WORK REQUIRED: Reproduce all of the data word for word.

DATASET SECTION:
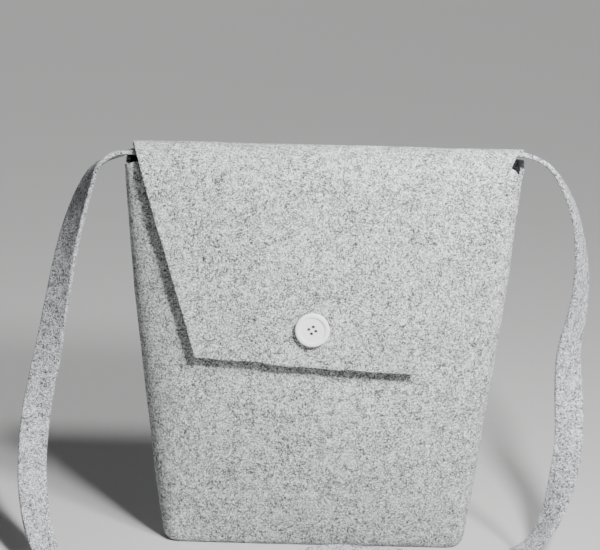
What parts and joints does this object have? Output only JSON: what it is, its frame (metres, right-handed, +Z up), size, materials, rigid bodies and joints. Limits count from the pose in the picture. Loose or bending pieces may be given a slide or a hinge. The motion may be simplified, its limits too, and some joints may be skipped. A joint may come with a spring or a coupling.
{
  "type": "felt shoulder bag",
  "caption": "Upright felt shoulder bag with a boxed base, slanted trapezoid flap, decorative button over a magnetic snap, and a flat shoulder strap.",
  "frame": {"origin": "centre of the flat base, on the surface that the bag stands on", "axes": "+Z up, the front with the flap faces -Y, +X to the right seen from the front"},
  "size_m": [0.3984, 0.1332, 0.2802],
  "materials": {
    "felt": "grey melange felt, 3 mm",
    "strap_felt": "grey melange felt band",
    "seam_thread": "spun thread",
    "button_resin": "glossy",
    "button_thread": "spun thread",
    "snap_metal": "nickel plated",
    "magnet": "nickel plated magnet"
  },
  "bodies": {
    "bag": {"front_panel": "felt", "back_panel": "felt", "side_seam_thread_left": "seam_thread", "side_seam_thread_right": "seam_thread", "base_seam_thread": "seam_thread", "corner_seam_thread_left": "seam_thread", "corner_seam_thread_right": "seam_thread", "strap_end_left": "strap_felt", "strap_end_right": "strap_felt", "strap_stitch_left": "seam_thread", "strap_stitch_right": "seam_thread", "snap_socket": "snap_metal", "snap_magnet": "magnet", "snap_socket_washer": "snap_metal"},
    "flap_top": {"flap_top": "felt"},
    "flap_front": {"flap_front": "felt", "button": "button_resin", "button_thread": "button_thread", "snap_stud": "snap_metal", "snap_stud_washer": "snap_metal"},
    "strap": {"strap": "strap_felt"}
  },
  "joints": [
    {"name": "flap_hinge", "type": "hinge", "parent": "bag", "child": "flap_top", "pos_m": [0, 0.0125, 0.277], "axis": [-1, 0, 0], "range_deg": [0, 110]},
    {"name": "flap_crease", "type": "hinge", "parent": "flap_top", "child": "flap_front", "pos_m": [0, -0.02186, 0.27], "axis": [-1, 0, 0], "range_deg": [0, 68]},
    {"name": "strap_lift", "type": "hinge", "parent": "bag", "child": "strap", "pos_m": [0, 0, 0.274], "axis": [-1, 0, 0], "range_deg": [0, 165]}
  ],
  "couplings": [
    {"joint": "flap_crease", "follows": "flap_hinge", "ratio": 0.6}
  ]
}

RIGHT ANSWER:
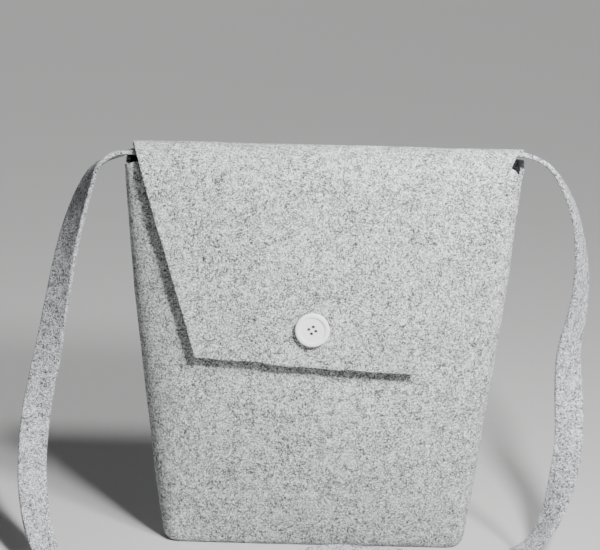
What parts and joints does this object have? Output only JSON: what it is, its frame (metres, right-handed, +Z up), size, materials, rigid bodies and joints. Limits count from the pose in the picture. Loose or bending pieces may be given a slide or a hinge. The motion may be simplified, its limits too, and some joints may be skipped. A joint may come with a spring or a coupling.
{
  "type": "felt shoulder bag",
  "caption": "Upright felt shoulder bag with a boxed base, slanted trapezoid flap, decorative button over a magnetic snap, and a flat shoulder strap.",
  "frame": {"origin": "centre of the flat base, on the surface that the bag stands on", "axes": "+Z up, the front with the flap faces -Y, +X to the right seen from the front"},
  "size_m": [0.3984, 0.1332, 0.2802],
  "materials": {
    "felt": "grey melange felt, 3 mm",
    "strap_felt": "grey melange felt band",
    "seam_thread": "spun thread",
    "button_resin": "glossy",
    "button_thread": "spun thread",
    "snap_metal": "nickel plated",
    "magnet": "nickel plated magnet"
  },
  "bodies": {
    "bag": {"front_panel": "felt", "back_panel": "felt", "side_seam_thread_left": "seam_thread", "side_seam_thread_right": "seam_thread", "base_seam_thread": "seam_thread", "corner_seam_thread_left": "seam_thread", "corner_seam_thread_right": "seam_thread", "strap_end_left": "strap_felt", "strap_end_right": "strap_felt", "strap_stitch_left": "seam_thread", "strap_stitch_right": "seam_thread", "snap_socket": "snap_metal", "snap_magnet": "magnet", "snap_socket_washer": "snap_metal"},
    "flap_top": {"flap_top": "felt"},
    "flap_front": {"flap_front": "felt", "button": "button_resin", "button_thread": "button_thread", "snap_stud": "snap_metal", "snap_stud_washer": "snap_metal"},
    "strap": {"strap": "strap_felt"}
  },
  "joints": [
    {"name": "flap_hinge", "type": "hinge", "parent": "bag", "child": "flap_top", "pos_m": [0, 0.0125, 0.277], "axis": [-1, 0, 0], "range_deg": [0, 110]},
    {"name": "flap_crease", "type": "hinge", "parent": "flap_top", "child": "flap_front", "pos_m": [0, -0.02186, 0.27], "axis": [-1, 0, 0], "range_deg": [0, 68]},
    {"name": "strap_lift", "type": "hinge", "parent": "bag", "child": "strap", "pos_m": [0, 0, 0.274], "axis": [-1, 0, 0], "range_deg": [0, 165]}
  ],
  "couplings": [
    {"joint": "flap_crease", "follows": "flap_hinge", "ratio": 0.6}
  ]
}